Some sort of unusual mental fit must have possessed me as I hid the final
cache, because it contains both a normal sized logbook, and an assortment of
trinkets for trading purposes. There is room, if you choose, for you to
record your tale of woe and your lamentations for posterity. Naturally, as
an evil super genius, I would prefer that you forgo the use of the pen and
instead sign the logbook in blood, or even better, in a mixture of
blood and tears of frustration. However, I expect that few of you will
have to fortitude to do so, so a pen is provided. It probably even works.
There is also a camera in the cache. Feel free to take a picture of
yourself; when all the film is exposed, one of my evil henchmen will have the
film developed and scanned, so that you can all have your smiling visage entered
into my top secret database of arch-enemies (and posted on the WWW!)
P.S. - I suppose you're wondering why an evil super genius would know about
(much less like) Baroque music.
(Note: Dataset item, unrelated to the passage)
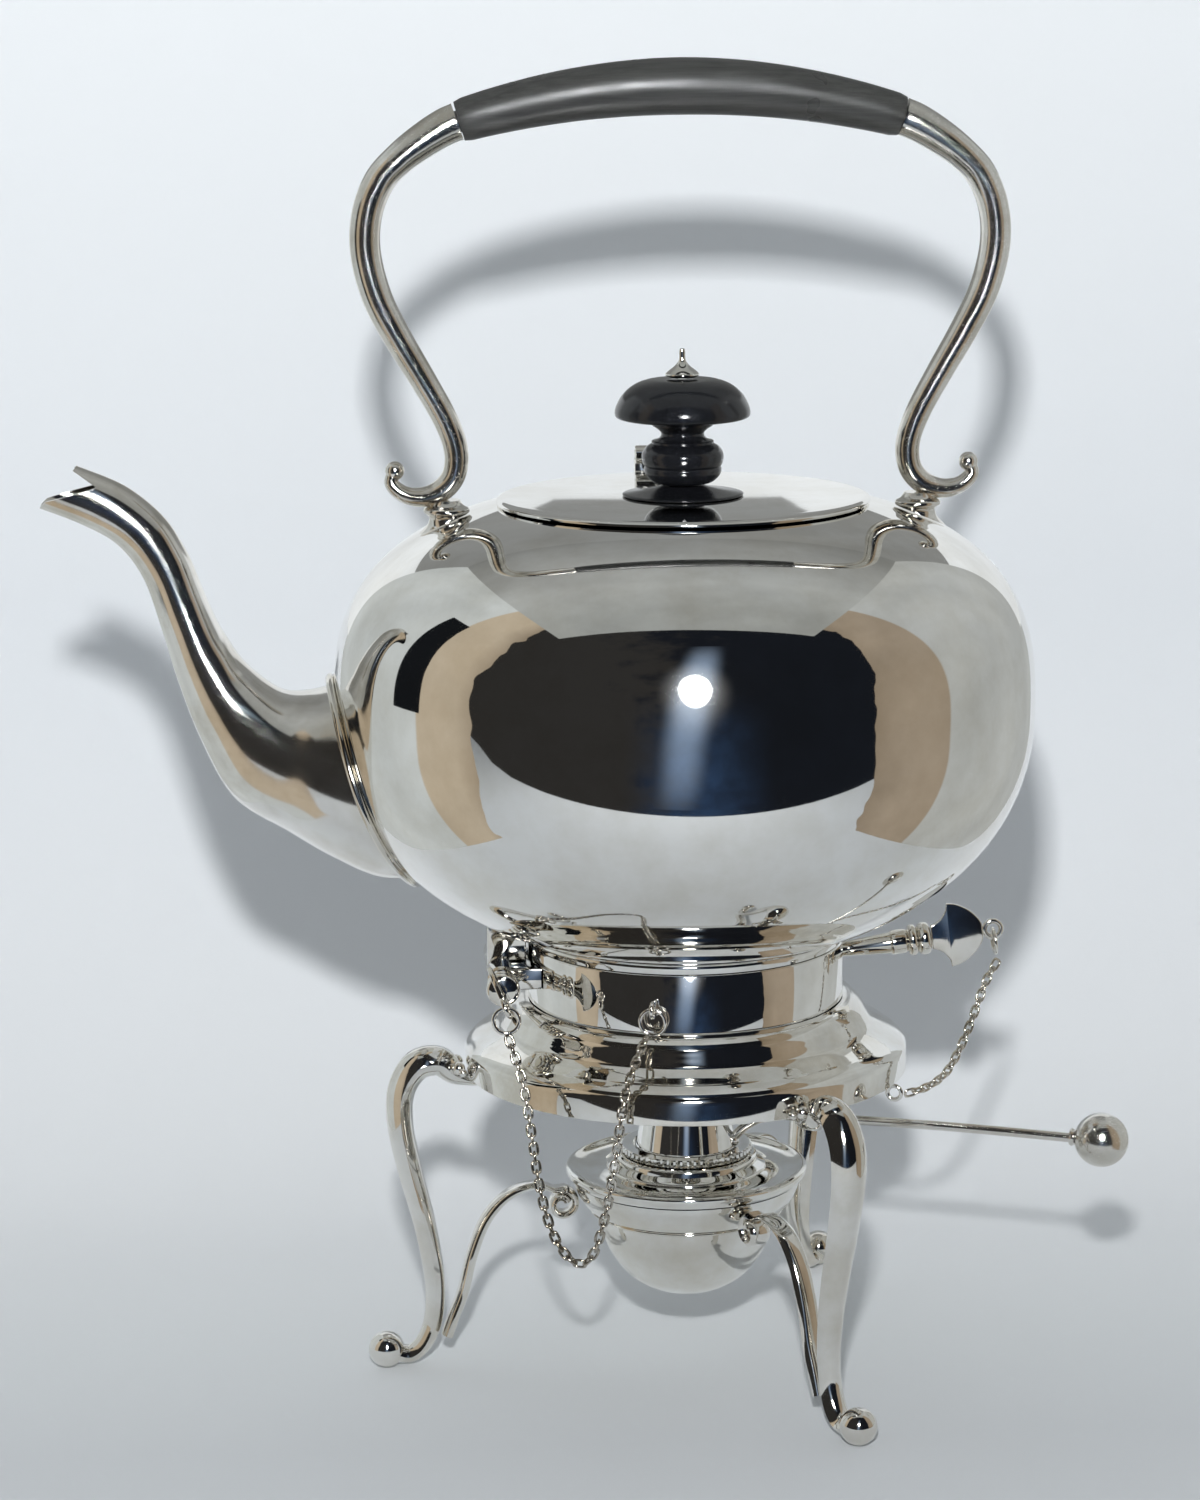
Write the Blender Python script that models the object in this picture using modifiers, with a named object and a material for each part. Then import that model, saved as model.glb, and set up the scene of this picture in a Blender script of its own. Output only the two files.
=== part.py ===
# A tea kettle on a three-legged stand, with its spirit lamp, snuffer and two chained pins.
# Metres, +Z up, the feet on z = 0, the spout along -X. Each sub-part is one named object.
# All shapes are drawn about the kettle's own axis. The frame empty then moves them along X,
# so that the origin lies under the middle of the whole object.

import math

import bmesh
import bpy
from mathutils import Matrix, Vector

for old in list(bpy.data.objects):
    bpy.data.objects.remove(old)

# Fits
GAP = 0.0003
PIN_SLACK = 0.0003
CUT_OVERRUN = 0.004
MERGE_DISTANCE = 0.00001

# Facets round a turn
BIG_SEGMENTS = 28
MIDDLE_SEGMENTS = 18
SMALL_SEGMENTS = 12

# Stand: collar, gallery with its rim band, and lamp ring
COLLAR_RADIUS = 0.0383
COLLAR_WALL = 0.0012
COLLAR_HEIGHT = 0.0139
GALLERY_WALL = 0.0012
GALLERY_REACH = 0.0155
GALLERY_HEIGHT = 0.0177
RIM_BAND_HEIGHT = 0.0051
LAMP_RING_RADIUS = 0.0278
LAMP_RING_DROP = 0.0287
LAMP_RING_DEPTH = 0.0082
LAMP_RING_WALL = 0.0010

# Stand: three cabriole legs, ball feet and the straps that carry the lamp ring
LEG_TURNS = (math.radians(183.5), math.radians(297.5), math.radians(57.5))
LEG_TOP_INSET = 0.0035
FOOT_SPREAD = 0.0208
LEG_HALF_THICKNESS = 0.0037
LEG_HALF_WIDTH = 0.0050
FOOT_BALL_RADIUS = 0.0045
FOOT_FLAT_DEPTH = 0.0003
STRAP_THICKNESS = 0.0028
STRAP_WIDTH = 0.0056
STRAP_ROLL_RADIUS = 0.0032
STRAP_ROLL_DROP = 0.00556
STRAP_FOOT_INSET = 0.0150
STRAP_FOOT_HEIGHT_SHARE = 0.1012

# Kettle body and foot
BODY_RADIUS = 0.0840
BODY_EQUATOR_Z = 0.1645
BODY_RISE = 0.0515
BODY_DROP = 0.0610
BODY_SEAT = 0.0027
BODY_TOP_POWER = 2.7
BODY_BOTTOM_POWER = 2.2
BODY_WALL = 0.0009
LID_MOUTH_RADIUS = 0.0420
STRAINER_HOLE_RADIUS = 0.0022
STRAINER_SPACING = 0.0068
STRAINER_DROP = 0.0165
FOOT_RING_WIDTH = 0.0050
SPIGOT_PLAY = 0.0023
SPIGOT_WALL = 0.0012
SPIGOT_DEPTH = 0.0123
SPIGOT_SLOT_HALF_WIDTH = 0.0021
SPIGOT_SLOT_DROP = 0.0044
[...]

The best explanation is this little tidbit
of lyric:
"When a felon's not engaged in
his employment
or maturing his felonious little
plans
his capacity for innocent enjoyment
is just as great as any honest
man's!"
- William S. Gilbert, "The
Pirates of Penzance -or- The Slave of Duty"
10/22/02 - changed the difficulty to five stars from four. Anything that has taken so much searching for the first stage alone is clearly 5 stars!
10/25/02 - After several more days of repeated measurement, I've updated the coordinates for the first waypoint, moving them about 7.6 feet south. I know that people have been having the coordinates land them quite a bit further north than this, but these coordinates represent the averaged result of more than a dozen WAAS enabled fixes across on different days at different times. Based on those data, I believe that 90% of the time a WAAS-enabled fix will put you within 14 feet of the cache.